Yacine El Amri

Personal information
- Date of birth: 22 July 2004 (age 22)
- Place of birth: Château-Thierry, France
- Height: 1.80 m (5 ft 11 in)
- Position: Winger

Team information
- Current team: Rachad Bernoussi

Youth career
- CTEFC
- 2019–2022: Valenciennes

Senior career*
- Years: Team / Apps / (Gls)
- 2022–2025: Valenciennes II / 50 / (6)
- 2022–2025: Valenciennes / 10 / (0)
- 2025–: Rachad Bernoussi / 0 / (0)

International career^{‡}
- 2020: Morocco U17 / 2 / (0)

= Yacine El Amri =

French footballer (born 2004)

Yacine El Amri (born 22 July 2004) is a professional footballer who plays as a winger for Moroccan club Rachad Bernoussi.

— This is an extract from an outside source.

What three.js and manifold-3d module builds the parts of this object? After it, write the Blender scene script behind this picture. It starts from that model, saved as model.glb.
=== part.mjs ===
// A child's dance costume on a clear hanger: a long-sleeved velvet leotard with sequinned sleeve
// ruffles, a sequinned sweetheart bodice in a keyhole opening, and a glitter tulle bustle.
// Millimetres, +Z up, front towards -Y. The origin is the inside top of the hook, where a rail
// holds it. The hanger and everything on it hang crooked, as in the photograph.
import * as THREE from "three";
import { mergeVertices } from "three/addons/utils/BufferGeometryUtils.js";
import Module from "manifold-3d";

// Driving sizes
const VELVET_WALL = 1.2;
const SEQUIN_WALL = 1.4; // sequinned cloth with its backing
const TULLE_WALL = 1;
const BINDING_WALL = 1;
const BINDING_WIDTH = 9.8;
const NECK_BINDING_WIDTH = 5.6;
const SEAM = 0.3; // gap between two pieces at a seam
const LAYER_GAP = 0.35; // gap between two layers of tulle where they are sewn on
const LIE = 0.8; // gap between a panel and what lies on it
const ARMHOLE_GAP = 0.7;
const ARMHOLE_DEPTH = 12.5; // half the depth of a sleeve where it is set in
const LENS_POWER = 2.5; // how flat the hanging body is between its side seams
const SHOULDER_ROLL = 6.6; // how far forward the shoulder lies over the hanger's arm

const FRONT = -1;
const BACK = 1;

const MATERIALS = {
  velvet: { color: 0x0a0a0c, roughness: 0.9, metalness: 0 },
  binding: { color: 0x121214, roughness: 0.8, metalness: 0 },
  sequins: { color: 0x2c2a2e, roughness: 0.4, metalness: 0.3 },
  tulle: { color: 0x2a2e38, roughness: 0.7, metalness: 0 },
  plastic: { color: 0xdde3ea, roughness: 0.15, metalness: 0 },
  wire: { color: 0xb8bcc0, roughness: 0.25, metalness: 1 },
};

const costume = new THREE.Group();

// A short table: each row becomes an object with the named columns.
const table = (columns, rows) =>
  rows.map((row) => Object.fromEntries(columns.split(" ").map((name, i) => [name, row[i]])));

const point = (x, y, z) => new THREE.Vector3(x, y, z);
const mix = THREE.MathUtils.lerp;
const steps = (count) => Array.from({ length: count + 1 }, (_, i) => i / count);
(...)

Born in France, he is a youth international for Morocco.

==Professional career==
El Amri is a youth product of CTEFC, and moved to Valenciennes's youth side on 27 April 2019. On 30 May 2020, he signed his first professional contract with Valenciennes until June 2023. He made his professional debut and Ligue 2 debut with Valenciennes as an early substitute in a 1–0 win over Le Havre on 6 August 2022.

==International career==
El Amri is born in France to a Moroccan father and a French mother. He was called up to the Morocco U17s for a set of friendlies in October 2020. He was called to the Morocco U20s in November 2021 for a training camp.